7.4 Should we wholeheartedly and finally refuse to do the remedial work for no reason, refuse to eliminate the defect and do remedial work because of disproportionate costs, should the remedial work fail or be unreasonable for the client, the client may, at his discretion, only reduce the payment (reduction) or cancel the contract (withdrawal) and claim damages under the limitation of liability (no. 8) instead of the service. However, the client is not entitled to any right of withdrawal if the contractual violation is only slight, particularly if the defects are only minor.

7.5 Should we not be responsible for the breach of duty with regard to a defect the client is not entitled to withdraw from the contract.

7.6 Should the client decide to withdraw from the contract due to a defect after remedial work has failed, he is not also entitled to claim damages for the defect. Should the client decide to claim damages after remedial work has failed, the goods remain with the client if it is reasonable for him. Damages are limited to the difference between the price and value of the defective item. This does not apply if we have caused the breach of contract maliciously.  

8. Limitation of liability

8.1 For slightly negligent obligation violations our liability is limited to foreseeable, direct, average damages that may typically occur under the contract depending on the type of services. This also applies to our legal representatives and agents of vicarious liability in the event of slightly negligent obligation violations. We shall not assume liability for slightly negligent breaches of insignificant contractual obligations. 

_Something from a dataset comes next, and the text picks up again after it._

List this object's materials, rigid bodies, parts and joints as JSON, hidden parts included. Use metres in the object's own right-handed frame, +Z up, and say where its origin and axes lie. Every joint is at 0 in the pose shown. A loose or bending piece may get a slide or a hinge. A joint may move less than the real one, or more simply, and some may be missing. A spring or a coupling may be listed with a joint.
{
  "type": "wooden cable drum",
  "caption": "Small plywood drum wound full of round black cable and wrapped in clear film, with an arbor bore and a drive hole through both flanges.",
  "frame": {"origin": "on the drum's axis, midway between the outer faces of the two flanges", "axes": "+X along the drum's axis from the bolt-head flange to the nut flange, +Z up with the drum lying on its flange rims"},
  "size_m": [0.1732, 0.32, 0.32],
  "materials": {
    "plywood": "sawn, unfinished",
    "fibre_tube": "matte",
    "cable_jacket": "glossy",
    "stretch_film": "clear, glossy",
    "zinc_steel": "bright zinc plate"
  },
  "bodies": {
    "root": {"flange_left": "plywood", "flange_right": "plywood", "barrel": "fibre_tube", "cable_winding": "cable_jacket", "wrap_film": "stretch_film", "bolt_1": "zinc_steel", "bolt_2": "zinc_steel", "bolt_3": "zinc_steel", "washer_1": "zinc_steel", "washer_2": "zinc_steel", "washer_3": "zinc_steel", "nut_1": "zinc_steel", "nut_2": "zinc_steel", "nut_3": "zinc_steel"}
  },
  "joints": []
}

8.2 The above liability restrictions do not relate to the client’s claims arising from product liability. Furthermore the liability restrictions shall not apply to physical damage and damage to health not attributable to us or the loss of the client’s and his employees’ lives not attributable to us.


9. Limitation period

9.1 Our claims for payment lapse at the earliest in five years.

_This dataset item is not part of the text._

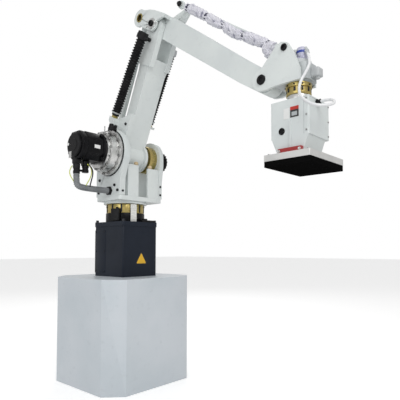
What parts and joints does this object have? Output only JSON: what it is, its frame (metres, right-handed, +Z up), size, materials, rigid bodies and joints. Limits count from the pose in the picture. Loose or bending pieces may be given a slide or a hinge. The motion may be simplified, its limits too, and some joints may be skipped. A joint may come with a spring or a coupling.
{
  "type": "scara robot arm",
  "caption": "Four-axis parallel-link palletizing robot arm on a chamfered pedestal, with a flat foam suction gripper hanging from its self-levelling wrist.",
  "frame": {"origin": "on the floor under the base turning axis, at the centre of the pedestal's foot", "axes": "+Z up along the base turning axis, +X forwards along the arm's reach at rest, so the arm works in the plane Y = 0 and +Y is the arm's left"},
  "size_m": [1.4927, 0.598, 1.847],
  "materials": {
    "pedestal_paint": "satin powder coat",
    "base_slate": "satin dark slate paint",
    "casting_paint": "painted, satin off-white",
    "grey_casting": "painted, satin grey",
    "bright_steel": "turned and brushed",
    "dark_steel": "blackened",
    "brass_ring": "turned, dull",
    "black_motor": "satin black paint",
    "black_plastic": "moulded, fine grain",
    "grey_plastic": "moulded",
    "conduit_black": "corrugated",
    "conduit_grey": "corrugated",
    "bumper_rubber": "matt",
    "sleeve_textile": "wrinkled woven textile",
    "strap_white": "woven tape",
    "plate_aluminium": "milled, clear",
    "box_paint": "painted sheet housing",
    "manifold_red": "red anodised",
    "foam_black": "open-cell foam",
    "hose_white": "smooth"
  },
  "bodies": {
    "base": {"pedestal_shell": "pedestal_paint", "pedestal_foot": "pedestal_paint", "pedestal_top": "pedestal_paint", "base_housing": "base_slate", "base_lid": "base_slate", "lid_bolts": "dark_steel", "turn_motor": "black_motor", "adapter_ring": "black_motor", "turn_reducer": "brass_ring", "home_sensor": "black_plastic", "cable_strap": "strap_white"},
    "turret": {"turntable": "casting_paint", "turret_floor": "casting_paint", "near_cheek": "casting_paint", "far_cheek": "casting_paint", "near_web": "casting_paint", "far_web": "casting_paint", "bumpers": "bumper_rubber", "shoulder_reducer": "bright_steel", "reducer_screws": "dark_steel", "shoulder_motor": "black_motor", "motor_plugs": "black_plastic", "elbow_reducer": "brass_ring", "elbow_motor": "black_motor", "motor_conduit": "conduit_grey"},
    "lower_arm": {"lower_arm": "casting_paint", "elbow_shaft": "bright_steel", "elbow_cap": "black_plastic", "near_conduit": "conduit_black", "far_conduit": "conduit_black", "conduit_glands": "brass_ring", "conduit_cuffs": "grey_plastic"},
    "elbow_link": {"elbow_link": "casting_paint", "link_pins": "bright_steel", "link_knob": "black_plastic"},
    "forearm": {"forearm": "casting_paint", "tail_plate": "casting_paint", "tail_bushing": "brass_ring", "tail_pin": "dark_steel"},
    "wrist": {"wrist_near_cheek": "casting_paint", "wrist_far_cheek": "casting_paint", "wrist_housing": "grey_casting", "wrist_pins": "bright_steel", "wrist_caps": "black_plastic", "tool_motor": "black_plastic", "wrist_port": "grey_plastic", "tool_reducer": "brass_ring", "air_hose": "hose_white"},
    "upper_rod": {"upper_rod": "casting_paint", "cable_sleeve": "sleeve_textile"},
    "lower_rod": {"lower_rod": "casting_paint"},
    "crank": {"crank": "grey_casting"},
    "crank_pin": {"crank_pin": "dark_steel"},
    "drive_rod": {"drive_rod": "casting_paint"},
    "tool": {"tool_flange": "dark_steel", "gripper_box": "box_paint", "gripper_plate": "plate_aluminium", "foam_pad": "foam_black", "manifold": "manifold_red", "hose_fitting": "black_plastic"}
  },
  "joints": [
    {"name": "base_turn", "type": "hinge", "parent": "base", "child": "turret", "pos_m": [0, 0, 0.889], "axis": [0, 0, 1], "range_deg": [-170, 170]},
    {"name": "shoulder", "type": "hinge", "parent": "turret", "child": "lower_arm", "pos_m": [0.034, 0, 1.14], "axis": [0, 1, 0], "range_deg": [-20, 35]},
    {"name": "link_level", "type": "hinge", "parent": "lower_arm", "child": "elbow_link", "pos_m": [0.29757, 0, 1.73198], "axis": [0, 1, 0], "range_deg": [-36, 21]},
    {"name": "elbow", "type": "hinge", "parent": "elbow_link", "child": "forearm", "pos_m": [0.29757, 0, 1.73198], "axis": [0, 1, 0], "range_deg": [-20, 15]},
    {"name": "wrist_level", "type": "hinge", "parent": "forearm", "child": "wrist", "pos_m": [0.91746, 0, 1.30274], "axis": [0, 1, 0], "range_deg": [-16, 21]},
    {"name": "upper_rod_turn", "type": "hinge", "parent": "elbow_link", "child": "upper_rod", "pos_m": [0.39957, 0, 1.82698], "axis": [0, 1, 0], "range_deg": [-21, 16]},
    {"name": "lower_rod_turn", "type": "hinge", "parent": "turret", "child": "lower_rod", "pos_m": [-0.076, 0, 1.2], "axis": [0, 1, 0], "range_deg": [-21, 36]},
    {"name": "crank_turn", "type": "hinge", "parent": "turret", "child": "crank", "pos_m": [0.034, 0, 1.14], "axis": [0, 1, 0], "range_deg": [-21, 16]},
    {"name": "crank_pin_turn", "type": "hinge", "parent": "crank", "child": "crank_pin", "pos_m": [-0.057, 0, 1.2], "axis": [0, 1, 0], "range_deg": [-16, 21]},
    {"name": "drive_rod_turn", "type": "hinge", "parent": "crank_pin", "child": "drive_rod", "pos_m": [-0.057, 0, 1.2], "axis": [0, 1, 0], "range_deg": [-21, 36]},
    {"name": "tool_turn", "type": "hinge", "parent": "wrist", "child": "tool", "pos_m": [1.045, 0, 1.222], "axis": [0, 0, 1], "range_deg": [-180, 180], "deforming": ["air_hose"]}
  ],
  "couplings": [
    {"joint": "link_level", "follows": "shoulder", "ratio": -1},
    {"joint": "lower_rod_turn", "follows": "shoulder", "ratio": 1},
    {"joint": "drive_rod_turn", "follows": "shoulder", "ratio": 1},
    {"joint": "wrist_level", "follows": "elbow", "ratio": -1},
    {"joint": "upper_rod_turn", "follows": "elbow", "ratio": 1},
    {"joint": "crank_turn", "follows": "elbow", "ratio": 1},
    {"joint": "crank_pin_turn", "follows": "elbow", "ratio": -1}
  ]
}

9.2 The client’s claims for defects and damages lapse in one year unless definitely specified otherwise in legislation.

9.3 The start of the limitation period is based on the legal provisions in each case.

10. Applicable law, place of fulfilment, place of jurisdiction and requirement for the written form

10.1 The law of the Federal Republic of Germany applies exclusively to these business terms and the whole legal relationships between us and the client. The UN Convention on Contracts for the International Sale of Goods shall not apply.

10.2 The place of fulfilment and place of jurisdiction for all obligations arising from this contract is our place of business.

10.3 Any amendments or additions to these terms require a written agreement between us and the client in order to be valid. This  also applies to cancelling this requirement.